Œuvres complètes, Louis-René des Forêts
Œuvres complètes, Louis-René des Forêts, Gallimard, coll. Quarto, juin 2015, présentation de Dominique Rabaté, 1344 pages, 28 €
Ecrivain(s): Louis-René des Forêts Edition: Gallimard
Le style est-il façon qu’a un écrivain d’exhausser le sens, en permettant à ce dernier d’arriver, par ce biais, par ce tour de force, à maturation, en lui permettant d’être et senti et cueilli et goûté, et goûté et cueilli et senti et ressenti ? Le style est-il cette force par quoi un propos d’intelligibilité devient nécessité ? Nécessité rudoyant les convenances, les topoï, tant il est vrai que tout style piétine (mais avec la précision que vit un danseur en dansant), piétine et saccage, doctement saccage ce qui devrait être, ce qui doit être. Les horizons d’attente, les dogmes, les schèmes…
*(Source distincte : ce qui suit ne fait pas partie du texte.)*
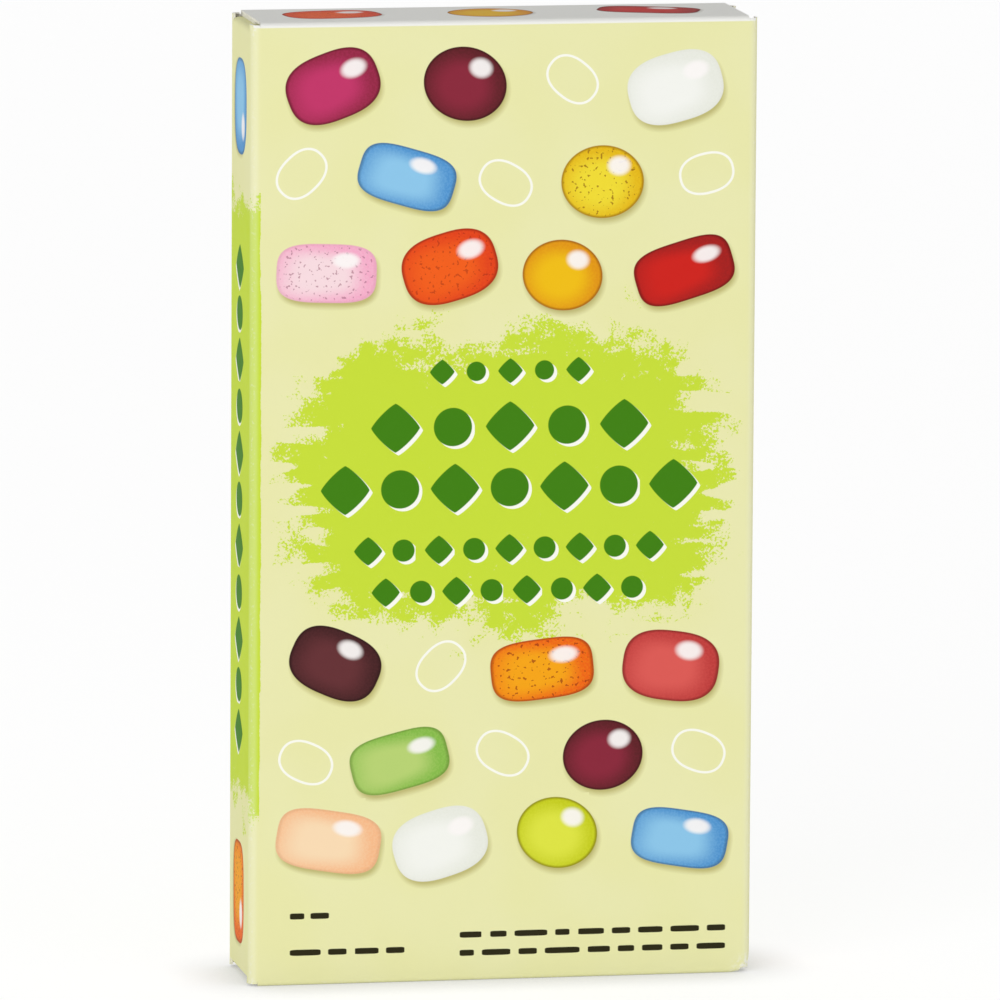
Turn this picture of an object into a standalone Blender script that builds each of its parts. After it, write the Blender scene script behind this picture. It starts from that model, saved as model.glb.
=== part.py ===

Le style, c’est cette sauvagerie-là, superbe dans sa tenue, maintenue qu’elle est loin des broussailles des heurts propres aux affects ? Oui, répond Louis-René des Forêts, en chacun de ses livres. Et il ajoute : le style est ce par quoi l’homme est homme, en se hissant à hauteur de son humanité, qui est précision extrême du souffle autant que rythmique savante propre au regard, qui est tendresse exigeante du ressenti autant que violence virtuose du souvenir. Le style est cette humanité atteinte par quoi l’homme est, devient.
Rarement l’on aura fait face à un écrivain hissant ces préceptes à un tel degré d’achèvement, de plénitude, par son œuvre complète (louée soit la collection Quarto d’ainsi nous la présenter, unitaire dans une seule vie de papier). Pour s’en convaincre, il n’est que de lire, tant chaque page y est dense, et harmonieusement dense, Ostinato :
Le garçon hébété aux joues sans couleur salies par les larmes, aux cheveux coupés ras en deuil de sa mère, c’est vainement que les deux chiens pendus à ses premiers habits d’homme lui font fête. Une tape sur la truffe refroidit ces fougueux élans qui ne sont plus de saison. L’humeur joueuse ne s’éteindra pas cependant avec l’enfance, ni avec l’âge le souvenir de cette nuit d’été où il a découvert sur le très cher visage le pouvoir exorbitant de la mort, la mort et la vanité des prières.